The training is performed at this stage, with 10 fold cross validation

In [None]:
gkf = GroupKFold(n_splits=10).split(X=df_train.question_body, groups=df_train.question_body)

valid_preds = []
test_preds = []
K.clear_session()
for fold, (train_idx, valid_idx) in enumerate(gkf):
    
    # will actually only do 2 folds (out of 5) to manage < 2h
    if fold in range(10):

        #train_inputs_qn = [inputs[i][train_idx] for i in range(3)]
        train_inputs = [inputs[i][train_idx] for i in range(len(inputs))]
        train_outputs = outputs[train_idx]
        #train_outputs_qn = outputs_qn[train_idx]
        #train_outputs_ans = outputs_ans[train_idx]
        
        #valid_inputs_qn = [inputs[i][valid_idx] for i in range(3)]
        valid_inputs = [inputs[i][valid_idx] for i in range(len(inputs))]
        valid_outputs = outputs[valid_idx]
        #valid_outputs_qn = outputs_qn[valid_idx]
        #valid_outputs_ans = outputs_ans[valid_idx]
        
       
        
        #model = create_model_qn()
        optimizer = tf.keras.optimizers.Adam(learning_rate=3e-5)
        #model.compile(loss='binary_crossentropy', optimizer=optimizer)
        #model.fit(train_inputs_qn, train_outputs_qn, epochs=1, batch_size=6)
        #model.save_weights(dataset_path + 'bert-ques'+str(fold)+'.h5')'''
        K.clear_session()
        model1 = create_model_ans()
        model1.compile(loss='binary_crossentropy', optimizer=optimizer)
        model1.fit(train_inputs, train_outputs, epochs=3, batch_size=6)
        model1.save_weights(dataset_path + 'bert-ans'+str(fold)+'.h5')
        
        valid_preds.append(model1.predict(valid_inputs))
        test_preds.append(model1.predict(test_inputs))
        #valid_outputs = np.column_stack((valid_outputs_qn,valid_outputs_ans))
        rho_val = compute_spearmanr_ignore_nan(valid_outputs, valid_preds[-1])
        print('validation score = ', rho_val)

There are a number of variants of the model mentioned above. 

1.   Use bi-GRU of the same number of cells instead of bi_LSTM
2.   Adjust the number of LSTM/GRU cells
3.   Instead of concatenating the last 4 hidden layers of the BERT model and passing it to bi-LSTM or bi-GRU, use the original output of the BERT model
4.   Instead of creating two branches for questions and answers in the same model, create two separate models.

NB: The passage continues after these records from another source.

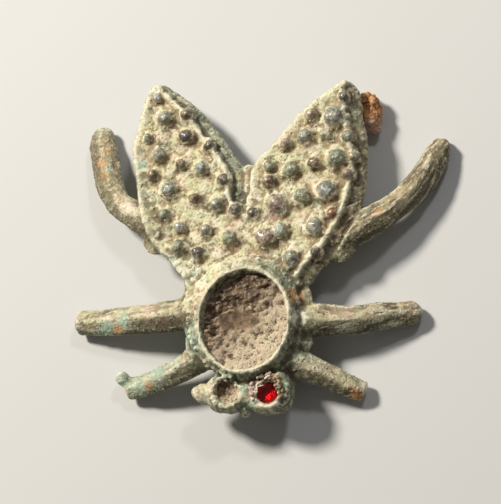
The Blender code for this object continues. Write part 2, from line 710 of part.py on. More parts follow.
def settle_origin(pieces):
    """Carries every piece on an empty that sets the origin on the ground below the box's middle."""
    corners = [piece.matrix_world @ Vector(corner) for piece in pieces for corner in piece.bound_box]
    low = Vector([min(corner[i] for corner in corners) for i in range(3)])
    high = Vector([max(corner[i] for corner in corners) for i in range(3)])
    frame = bpy.data.objects.new("fly_brooch_origin", None)
    bpy.context.scene.collection.objects.link(frame)
    frame.location = (-(low.x + high.x) / 2, -(low.y + high.y) / 2, -low.z)
    for piece in pieces:
        piece.parent = frame
    bpy.context.view_layer.update()


def main():
    clear_scene()
    brooch = new_collection("fly_brooch")
    cutters = new_collection("fly_brooch_cutters")
    pieces = [
        casting(brooch, cutters),
        cell_bedding(brooch),
        eye_bedding(brooch),
        eye_glass(brooch),
        iron_pin(brooch),
    ]
    bpy.context.view_layer.update()
    for piece in pieces:
        piece.data.shade_smooth()
        piece.data.set_sharp_from_angle(angle=math.radians(SHARP_ANGLE))
    settle_origin(pieces)


main()
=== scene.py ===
"""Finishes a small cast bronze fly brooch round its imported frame.

The casting is rebuilt finely from its solid, with raised pellets, corrosion relief and patina. The empty
cells get their decayed bedding, one eye its red glass, and the pin its rust. Shapes are made in
millimetres from the middle of the back cell, and brought to their place in metres last.
"""

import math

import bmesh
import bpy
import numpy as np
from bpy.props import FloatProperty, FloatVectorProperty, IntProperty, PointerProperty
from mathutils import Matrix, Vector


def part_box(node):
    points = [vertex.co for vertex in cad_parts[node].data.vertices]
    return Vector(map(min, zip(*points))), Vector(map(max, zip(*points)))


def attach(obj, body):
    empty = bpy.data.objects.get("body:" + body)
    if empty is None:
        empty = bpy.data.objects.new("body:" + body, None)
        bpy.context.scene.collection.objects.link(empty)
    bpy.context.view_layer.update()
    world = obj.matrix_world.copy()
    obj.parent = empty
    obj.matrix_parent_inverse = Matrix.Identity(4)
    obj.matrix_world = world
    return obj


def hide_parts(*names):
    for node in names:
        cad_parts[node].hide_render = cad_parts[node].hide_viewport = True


bl_info = {
    "name": "Fly Brooch Finish",
    "version": (1, 0, 0),
    "blender": (4, 5, 0),
    "location": "View3D > Sidebar > Brooch",
    "description": "Corroded casting, decayed cells, red glass and rusted pin of a fly brooch",
    "category": "Object",
}

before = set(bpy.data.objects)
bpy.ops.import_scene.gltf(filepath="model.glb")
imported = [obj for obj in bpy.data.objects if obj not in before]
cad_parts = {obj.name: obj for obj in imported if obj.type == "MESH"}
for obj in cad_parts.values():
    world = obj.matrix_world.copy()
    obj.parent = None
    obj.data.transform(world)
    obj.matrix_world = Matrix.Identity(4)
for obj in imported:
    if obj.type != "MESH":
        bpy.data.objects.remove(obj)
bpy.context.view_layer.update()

MM = 0.001
PER_MM = 1000.0

# Spacing of the remade skins of the beds and the pin
SPACING = 0.1
FINE_SPACING = 0.08

# The back cell's middle is the origin of every drawn place, in millimetres
CELL_LOW, CELL_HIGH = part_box("cell_bedding")
DRAWN_X = (CELL_LOW[0] + CELL_HIGH[0]) / 2 * PER_MM
DRAWN_Y = (CELL_LOW[1] + CELL_HIGH[1]) / 2 * PER_MM

# Tints of bare metal and corrosion on the pellets' crowns
TINTS = {
    "metal": (0.42, 0.40, 0.38),
    "dark": (0.13, 0.115, 0.10),
    "grey": (0.31, 0.31, 0.25),
    "blue": (0.29, 0.315, 0.28),
    "green": (0.30, 0.33, 0.23),
    "brown": (0.22, 0.16, 0.10),
    "pink": (0.42, 0.32, 0.25),
    "cream": (0.60, 0.54, 0.38),
    "pale": (0.50, 0.54, 0.44),
    "orange": (0.32, 0.12, 0.045),
}

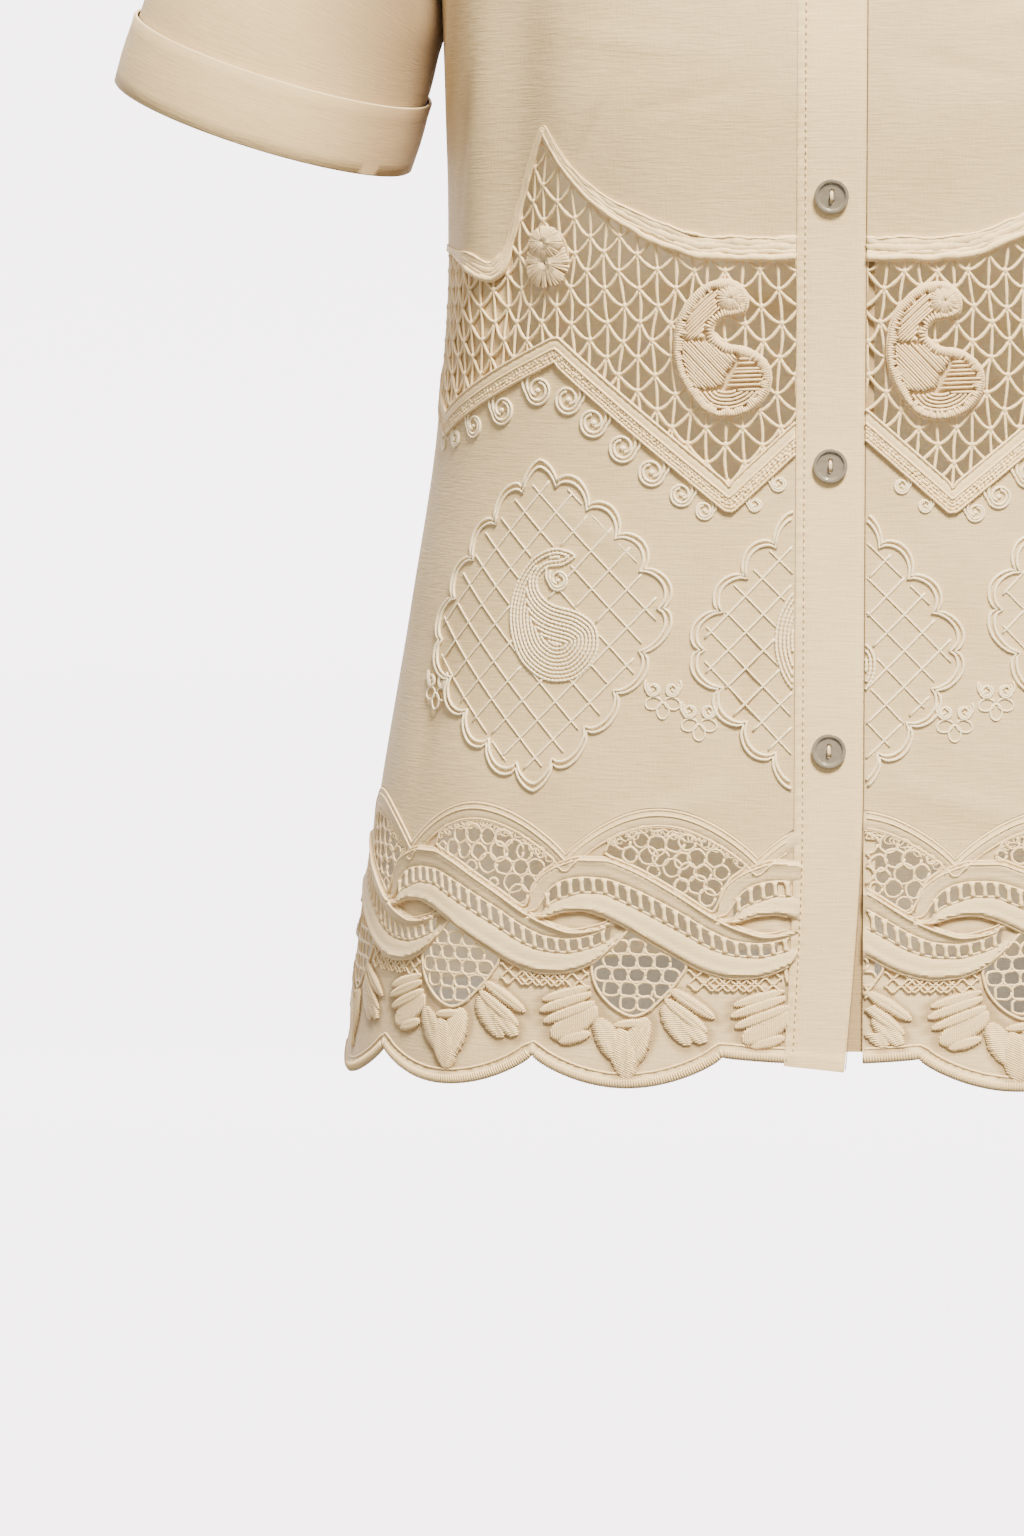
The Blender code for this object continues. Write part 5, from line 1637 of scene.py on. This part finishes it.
FAN_ROWS = ((-0.0395, 3), (-0.0455, 4), (-0.0515, 5), (-0.0575, 4), (-0.0635, 2))
FAN_CELL = (0.0074, 0.0060)
FAN_OUTLINE = (
    (0.0300, -0.0318), (0.0400, -0.0375), (0.0530, -0.0455), (0.0500, -0.0530),
    (0.0440, -0.0600), (0.0370, -0.0665), (0.0300, -0.0690), (0.0220, -0.0655),
    (0.0155, -0.0590), (0.0125, -0.0520), (0.0130, -0.0465), (0.0225, -0.0385),
)
# from the cusp: along, down, half length, half width, turn in degrees, height
LEAVES = (
    (0.0045, -0.0726, 0.0120, 0.0050, 26, 0.0008),
    (0.0046, -0.0790, 0.0072, 0.0022, 14, 0.0009),
    (0.0008, -0.0602, 0.0112, 0.0018, 16, 0.0009),
    (0.0006, -0.0640, 0.0125, 0.0021, 19, 0.0013),
    (0.0022, -0.0682, 0.0125, 0.0021, 21, 0.0012),
    (0.0495, -0.0722, 0.0098, 0.0044, -62, 0.0008),
    (0.0556, -0.0738, 0.0086, 0.0034, -48, 0.0009),
    (0.0560, -0.0630, 0.0112, 0.0024, -33, 0.0013),
    (0.0534, -0.0682, 0.0112, 0.0024, -38, 0.0012),
    (0.0205, -0.0800, 0.0108, 0.0048, -64, 0.0010),
    (0.0325, -0.0800, 0.0108, 0.0048, 64, 0.0010),
    (0.0265, -0.0850, 0.0105, 0.0054, 90, 0.0012),
    (0.0290, -0.0722, 0.0066, 0.0016, 6, 0.0010),
)
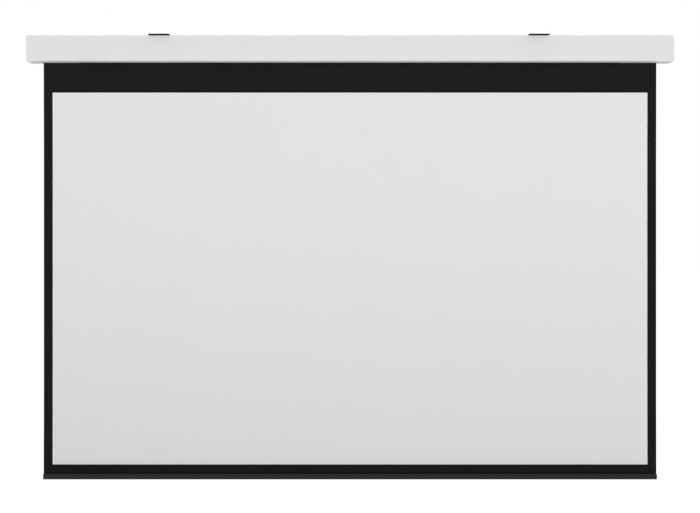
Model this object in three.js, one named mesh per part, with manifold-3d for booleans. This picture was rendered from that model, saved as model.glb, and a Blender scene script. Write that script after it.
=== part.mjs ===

One model will take into account the question based features and predict only the question based output variables, the other model will take in the question and answer based features, and predict the answer based output variables. The structure of the model can be any of the above 3 architectures. However, this has not been tried, as it usually consumes a lot of resource.